╔══
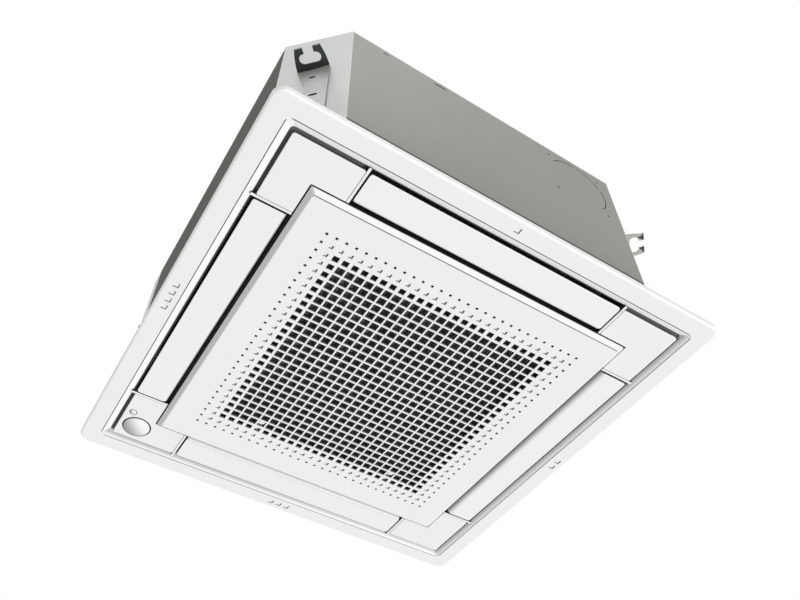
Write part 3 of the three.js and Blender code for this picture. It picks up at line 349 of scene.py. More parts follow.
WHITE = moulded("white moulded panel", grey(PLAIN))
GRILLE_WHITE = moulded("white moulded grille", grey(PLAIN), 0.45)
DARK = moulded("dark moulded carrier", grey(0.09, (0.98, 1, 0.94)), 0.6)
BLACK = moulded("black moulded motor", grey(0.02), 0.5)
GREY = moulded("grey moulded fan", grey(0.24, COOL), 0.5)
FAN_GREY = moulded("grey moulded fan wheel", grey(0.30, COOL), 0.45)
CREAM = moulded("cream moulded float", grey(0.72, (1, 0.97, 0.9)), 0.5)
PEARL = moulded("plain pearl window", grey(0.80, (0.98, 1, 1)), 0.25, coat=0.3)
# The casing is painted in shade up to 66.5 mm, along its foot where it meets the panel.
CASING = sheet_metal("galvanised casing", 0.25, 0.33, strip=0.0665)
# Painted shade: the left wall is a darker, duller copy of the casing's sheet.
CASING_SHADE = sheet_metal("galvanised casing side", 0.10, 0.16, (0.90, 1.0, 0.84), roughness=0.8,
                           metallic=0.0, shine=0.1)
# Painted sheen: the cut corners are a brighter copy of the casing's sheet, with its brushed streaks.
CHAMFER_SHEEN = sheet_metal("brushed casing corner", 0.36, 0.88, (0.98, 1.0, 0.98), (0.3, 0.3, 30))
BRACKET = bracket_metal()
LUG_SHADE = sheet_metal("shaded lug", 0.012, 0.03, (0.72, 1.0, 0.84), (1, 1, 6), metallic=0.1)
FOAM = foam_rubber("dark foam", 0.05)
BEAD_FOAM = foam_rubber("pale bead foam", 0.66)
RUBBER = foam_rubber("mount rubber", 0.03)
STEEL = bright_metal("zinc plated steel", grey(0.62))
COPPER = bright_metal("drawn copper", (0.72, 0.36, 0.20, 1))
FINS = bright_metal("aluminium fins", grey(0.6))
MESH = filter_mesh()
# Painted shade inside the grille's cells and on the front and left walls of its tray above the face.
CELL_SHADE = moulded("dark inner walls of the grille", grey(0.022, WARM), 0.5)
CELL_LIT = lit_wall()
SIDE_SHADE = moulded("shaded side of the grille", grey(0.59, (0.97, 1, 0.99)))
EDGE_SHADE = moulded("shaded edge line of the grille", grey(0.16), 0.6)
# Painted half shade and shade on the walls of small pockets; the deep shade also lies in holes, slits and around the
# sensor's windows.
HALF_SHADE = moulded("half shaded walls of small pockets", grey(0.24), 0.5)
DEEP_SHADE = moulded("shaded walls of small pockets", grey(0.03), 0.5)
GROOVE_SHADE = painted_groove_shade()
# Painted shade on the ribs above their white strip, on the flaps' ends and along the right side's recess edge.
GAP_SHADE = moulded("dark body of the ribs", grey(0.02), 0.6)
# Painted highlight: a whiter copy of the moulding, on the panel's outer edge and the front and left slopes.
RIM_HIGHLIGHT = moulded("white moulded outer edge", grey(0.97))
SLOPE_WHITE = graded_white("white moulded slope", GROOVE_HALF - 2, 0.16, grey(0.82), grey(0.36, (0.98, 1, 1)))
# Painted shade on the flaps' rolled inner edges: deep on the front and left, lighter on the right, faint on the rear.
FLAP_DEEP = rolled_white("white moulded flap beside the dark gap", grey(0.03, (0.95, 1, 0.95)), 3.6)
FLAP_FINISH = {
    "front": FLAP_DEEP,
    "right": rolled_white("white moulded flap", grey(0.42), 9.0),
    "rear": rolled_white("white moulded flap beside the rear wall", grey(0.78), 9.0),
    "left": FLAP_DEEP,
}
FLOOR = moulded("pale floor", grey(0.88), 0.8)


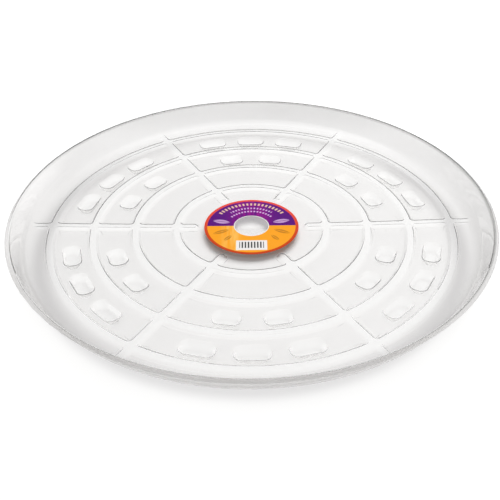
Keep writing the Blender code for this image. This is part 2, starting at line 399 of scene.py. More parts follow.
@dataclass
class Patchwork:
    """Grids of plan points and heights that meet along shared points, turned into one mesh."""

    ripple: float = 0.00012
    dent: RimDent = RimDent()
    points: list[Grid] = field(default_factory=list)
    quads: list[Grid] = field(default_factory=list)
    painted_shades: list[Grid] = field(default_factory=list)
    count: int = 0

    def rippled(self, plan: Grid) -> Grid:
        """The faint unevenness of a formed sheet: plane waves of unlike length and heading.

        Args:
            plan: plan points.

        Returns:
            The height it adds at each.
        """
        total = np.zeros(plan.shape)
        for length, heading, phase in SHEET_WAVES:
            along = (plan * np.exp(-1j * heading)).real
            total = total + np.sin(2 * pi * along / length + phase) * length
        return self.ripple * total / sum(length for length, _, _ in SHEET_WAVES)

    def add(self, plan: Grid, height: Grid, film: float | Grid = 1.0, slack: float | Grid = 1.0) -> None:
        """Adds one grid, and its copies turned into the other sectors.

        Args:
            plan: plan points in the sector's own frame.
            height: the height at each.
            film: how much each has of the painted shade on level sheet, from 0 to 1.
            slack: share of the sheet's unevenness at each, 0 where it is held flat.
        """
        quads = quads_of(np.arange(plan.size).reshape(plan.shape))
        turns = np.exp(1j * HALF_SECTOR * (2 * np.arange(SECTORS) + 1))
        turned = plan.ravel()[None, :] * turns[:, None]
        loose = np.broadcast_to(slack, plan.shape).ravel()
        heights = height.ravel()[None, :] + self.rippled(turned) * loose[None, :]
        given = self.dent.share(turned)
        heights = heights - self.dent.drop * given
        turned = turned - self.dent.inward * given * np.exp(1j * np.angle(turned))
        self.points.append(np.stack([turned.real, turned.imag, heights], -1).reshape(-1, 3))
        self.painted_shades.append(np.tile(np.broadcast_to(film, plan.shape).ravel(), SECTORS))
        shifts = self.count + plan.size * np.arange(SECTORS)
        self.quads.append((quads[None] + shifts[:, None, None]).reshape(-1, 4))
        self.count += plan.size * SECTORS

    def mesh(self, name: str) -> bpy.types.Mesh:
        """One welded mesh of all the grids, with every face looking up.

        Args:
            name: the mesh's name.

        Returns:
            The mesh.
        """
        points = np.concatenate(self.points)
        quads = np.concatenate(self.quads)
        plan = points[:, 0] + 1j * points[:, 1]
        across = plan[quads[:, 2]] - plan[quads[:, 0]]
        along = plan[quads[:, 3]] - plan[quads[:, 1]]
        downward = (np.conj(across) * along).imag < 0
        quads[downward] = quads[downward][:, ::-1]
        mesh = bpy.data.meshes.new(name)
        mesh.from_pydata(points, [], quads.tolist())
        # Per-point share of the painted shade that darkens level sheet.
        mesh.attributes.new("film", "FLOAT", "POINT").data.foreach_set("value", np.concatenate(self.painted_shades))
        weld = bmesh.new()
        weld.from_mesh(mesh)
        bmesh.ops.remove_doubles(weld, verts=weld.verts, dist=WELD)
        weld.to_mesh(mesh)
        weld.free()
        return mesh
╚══
Stated exercise —
Only the number is wanted: how many lines of the material above include the word "this"?

Response —
2